Maintenance of the Plate Meter
To ensure the plate meter gives consistent readings, routine maintenance needs to be carried out. Refer to the manufactures guidelines. The main problems associated with the plate meter are:
- Corrosion on the shaft
- Grass and mud build up on the plate and shaft
- Poor wheel alignment in the shafts grooves
- A bent shaft
- Flat batteries ( Electronic plate meter)
Check the operation of the rising Plate Meter prior to commencing the walk for:
- Charged battery (if using electronic meter)
- Freely moving shaft and correctly aligned cog
- A clean plate free of grass and mud
Once the farm walk has been completed ensure the plate meter is clean and dry and stored correctly.
Operator technique and procedures
Incorrect operator technique will cause inaccurate readings of the plate meter. The main operator problem is extra pressure applied to the plate meter when taking a measurement. The plate meter has been calibrated with the plate falling under its own weight. By creating extra force (slamming the plate down or using the plate meter as walking stick) the plate falls faster and the shaft can be pushed below the soil surface.
Rolling the plate meter when taking a measurement generally does not affect the measurement unless it is very pronounced.
When taking readings during the farm walk the following will need to be considered to ensure consistent measurement:
- Avoid gateways, troughs and fence lines
- Ensure the walk gives a fair representation of the paddock. To do this either walk diagonally across the paddock or walk a “w” within the paddock
- The readings should be random and not biased by the operator looking where to place the plate meter. A guide is to take a reading every 2-3 steps.
Video on using a plate meter
Adverse Weather Conditions
Weather conditions can impact on the accuracy of the plate meter. In extreme conditions postpone the walk until conditions improve. Factors to consider under different conditions:
- Do not plate the farm when the pasture is still frosted, wait until it has lifted
- If the soil is frosted apply pressure to the shaft to break the standing ice crystals so that the bottom of the shaft reaches the soil surface
- Strong wind conditions will compress long pasture resulting in lower readings
Heavy Rain and wet conditions
- In wet conditions water can accumulate on the plate. This accumulation of water increases the weight of the plate and results in lower readings. Regularly shake the plate to remove any surface water.

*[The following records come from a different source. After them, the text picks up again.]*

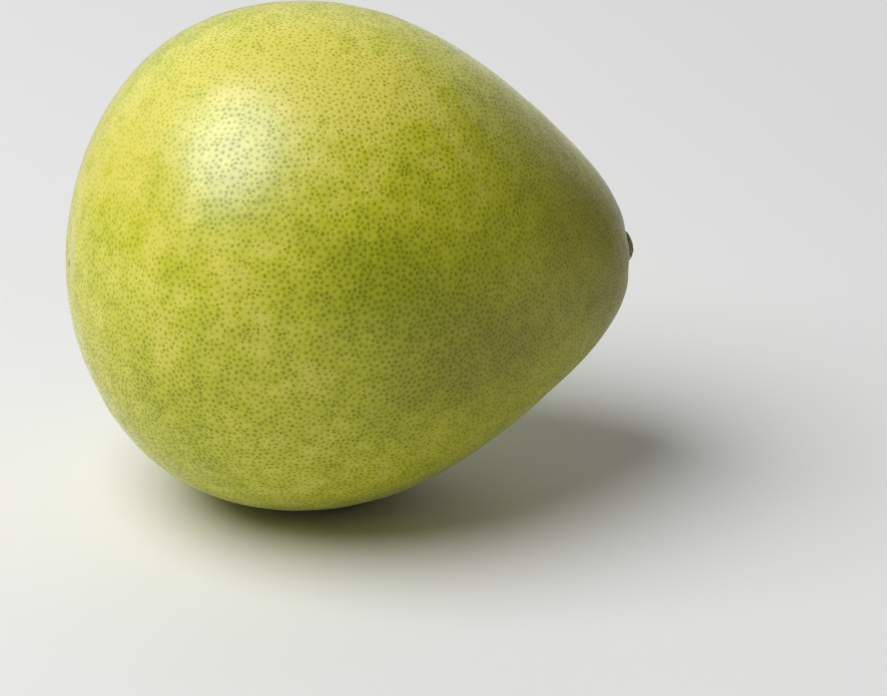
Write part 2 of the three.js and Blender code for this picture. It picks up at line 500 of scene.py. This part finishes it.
# Where the glands are fainter: the neck, the blossom end and two stretches of the side.
FAINT_PATCHES = np.array(
    [
        (0.097, 0.000, 0.078, 0.040, 0.72),
        (0.070, -0.020, 0.108, 0.025, 0.30),
        (-0.036, -0.050, 0.118, 0.030, 0.20),
        (0.040, -0.063, 0.075, 0.035, 0.30),
        (-0.066, -0.014, 0.112, 0.045, 0.50),
    ]
)

TINGES = {
    "green": GREEN_PATCHES,
    "olive": OLIVE_AND_SHADE_PATCHES,
    "cork": CORK_PATCHES,
    "faint": FAINT_PATCHES,
    "shine": HIGHLIGHT_GLOSS_PATCHES,
}


def patched(points, patches):
    """The sum over the patches of amount exp(-(d / reach)^2), with d the distance to a middle."""
    middle, reach, amount = patches[:, :3], patches[:, 3], patches[:, 4]
    apart = np.linalg.norm(points[:, None, :] - middle[None], axis=2)
    return (amount * np.exp(-((apart / reach) ** 2))).sum(axis=1)


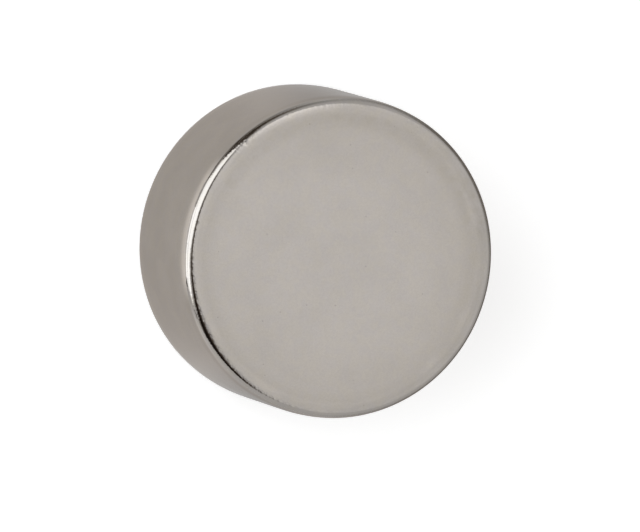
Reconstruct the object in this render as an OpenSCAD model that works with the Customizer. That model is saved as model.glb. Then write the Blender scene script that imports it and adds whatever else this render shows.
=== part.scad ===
/* [Magnet] */
// Diameter across the rim
magnet_d = 20; // [12:0.5:40]
// Height from one pole face to the other
magnet_h = 10; // [5:0.5:20]

/* [Tumbled edges] */
// Radius of the tight round at each edge
edge_r = 0.4; // [0.2:0.05:0.8]
// Width of the gentle roll-off that leads into each side of the round
rolloff_w = 1; // [0.4:0.1:1.4]
// Slope of the roll-off where it meets the round, in degrees
rolloff_slope = 5; // [2:0.5:8]

/* [Hidden] */
$fn = 96;
// Segments of the roll-off's whole circle, of which only a few degrees are used
rolloff_fn = 720;
// The round stands this little proud, so that it always crosses the roll-offs and never stops short of them
weld = 0.000005;

rim_r = magnet_d / 2;
half_h = magnet_h / 2;
// The roll-off is an arc: its radius, and how far it falls below the surface that it leaves
rolloff_r = rolloff_w / sin(rolloff_slope);
rolloff_drop = rolloff_r * (1 - cos(rolloff_slope));
// Distances in from the sharp corner, along the pole face and down the rim alike:
// to the round's centre, and to where the flat face or the straight rim begins
round_inset = rolloff_drop + edge_r * cos(rolloff_slope);
land_inset = round_inset - edge_r * sin(rolloff_slope) + rolloff_w;

// The roll-off beside the pole face, with the metal under it. The sharp corner is at the origin.
// Its far side runs through the round's centre and the point where the two arcs touch.
module rolloff() {
    beyond_round = 2 * edge_r * [sin(rolloff_slope), cos(rolloff_slope)] - [round_inset, round_inset];
    intersection() {
        translate([-land_inset, 0])
            translate([0, -rolloff_r])
                circle(rolloff_r, $fn = rolloff_fn);
        polygon([
            [-land_inset, -land_inset],
            [-round_inset, -round_inset],
            beyond_round,
            [-land_inset, beyond_round.y]
        ]);
    }
}

// One quarter of the section, from mid height up to a pole face:
// flat, roll-off, round, roll-off, straight rim
module quarter_section() {
    translate([rim_r, half_h]) {
        polygon([
            [-rim_r, -half_h],
            [0, -half_h],
            [0, -land_inset],
            [-land_inset, -land_inset],
            [-land_inset, 0],
            [-rim_r, 0]
        ]);
        translate([-round_inset, -round_inset])
            circle(edge_r + weld);
        rolloff();
        mirror([1, -1])
            rolloff();
    }
}

// The whole magnet, standing on its lower pole face
module disc_magnet() {
    color([0.70, 0.68, 0.65])
        translate([0, 0, half_h])
            rotate_extrude()
                for (upside_down = [0, 1])
                    mirror([0, upside_down])
                        quarter_section();
}

disc_magnet();
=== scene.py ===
import math
import random
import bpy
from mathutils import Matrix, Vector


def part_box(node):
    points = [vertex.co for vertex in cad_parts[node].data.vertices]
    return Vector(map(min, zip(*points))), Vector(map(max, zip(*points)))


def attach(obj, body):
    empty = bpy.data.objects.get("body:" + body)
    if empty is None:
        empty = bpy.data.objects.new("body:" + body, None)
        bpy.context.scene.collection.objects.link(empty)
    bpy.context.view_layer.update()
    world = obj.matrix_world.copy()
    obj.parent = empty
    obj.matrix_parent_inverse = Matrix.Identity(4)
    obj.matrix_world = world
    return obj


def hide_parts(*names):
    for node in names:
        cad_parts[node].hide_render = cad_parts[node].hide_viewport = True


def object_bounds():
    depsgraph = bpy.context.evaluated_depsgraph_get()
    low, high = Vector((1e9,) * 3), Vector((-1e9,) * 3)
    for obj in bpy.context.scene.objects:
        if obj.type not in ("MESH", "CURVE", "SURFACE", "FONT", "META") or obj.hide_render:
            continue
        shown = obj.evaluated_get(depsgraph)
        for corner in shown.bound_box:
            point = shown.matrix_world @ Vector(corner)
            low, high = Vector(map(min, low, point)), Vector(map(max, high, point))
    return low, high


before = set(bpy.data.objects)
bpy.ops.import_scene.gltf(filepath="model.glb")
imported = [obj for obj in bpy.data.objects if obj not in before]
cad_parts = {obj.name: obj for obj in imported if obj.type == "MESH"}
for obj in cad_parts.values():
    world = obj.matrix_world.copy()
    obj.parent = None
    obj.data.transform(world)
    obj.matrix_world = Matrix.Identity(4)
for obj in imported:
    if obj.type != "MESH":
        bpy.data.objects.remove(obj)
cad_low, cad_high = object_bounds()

from types import SimpleNamespace

import bmesh
import bpy
from mathutils import Matrix, Vector, noise

# A disc magnet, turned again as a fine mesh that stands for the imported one, and the white studio round it

MM = 0.001
NODE = "disc_magnet"

# The tumbled edge: a tight round between two gentle roll-offs
EDGE_R = 0.4 * MM
ROLLOFF_W = 1.0 * MM
ROLLOFF_SLOPE = math.radians(5)

# How finely the magnet is turned
SEGMENTS = 1024
FACE_RINGS = 4
ROLLOFF_STEPS = 6
ROUND_STEPS = 28
RIM_STEPS = 2

# Small nicks from tumbling, pressed into each edge
NICKS_PER_EDGE = 34
NICK_RADIUS = (0.10 * MM, 0.26 * MM)
NICK_DEPTH = (0.001 * MM, 0.004 * MM)
NICK_SEED = 20
# Nicks at the upper edge in the places where they show:
# degrees round from +X, tilt of the surface there in degrees, reach and depth in mm
SEEN_NICKS = (
    (130.0, 14, 0.18, 0.008),
    (127.5, 3, 0.22, 0.002),
    (165.0, 18, 0.16, 0.005),
    (31.0, 2, 0.26, 0.004),
    (22.0, 3, 0.24, 0.006),
    (17.0, 3, 0.20, 0.004),
    (357.0, 4, 0.18, 0.004),
)
# How far the round wanders inward between nicks, and over what length
WANDER = 0.0022 * MM
WANDER_LENGTH = 0.55 * MM

# Nickel, as linear colours: in the middle of a face, at its dullest where wear and painted shade are
# strongest, and polished on the tight round
NICKEL = (0.458, 0.428, 0.402)
NICKEL_WORN_AND_SHADED = (0.394, 0.364, 0.331)
NICKEL_POLISHED = (0.478, 0.448, 0.422)
# How much of its shine it keeps at a glancing angle
GLANCING = (0.76, 0.72, 0.69)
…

- After heavy rain pasture can also be ‘compressed’ resulting in a lower height reading
- Avoid areas of surface water as the plate meter will give inconsistent readings
- A snow fall on pasture will “compress” the pasture resulting in lower height readings
Avoid other pasture or weed species
The plate meter has been calibrated for perennial ryegrass/white clover swards. Different pasture species will give different readings, as the physical composition of the plants is significantly different.
Weed species such as thistles, buttercup and wire weed need to be avoided as they cause the plate meter to read “high” as they hold the plate above the ground. If paddocks have been topped in previous rounds beware of topped areas that contain weed stems. Often the weed stems are very hard and woody and create an ‘artificial’ residual for the plate meter.
The plate meter will not give an accurate assessment of pasture cover in badly pugged paddocks. Visual assessment should be used after calibrating the “eye” using the plate meter on paddocks that have not been pugged.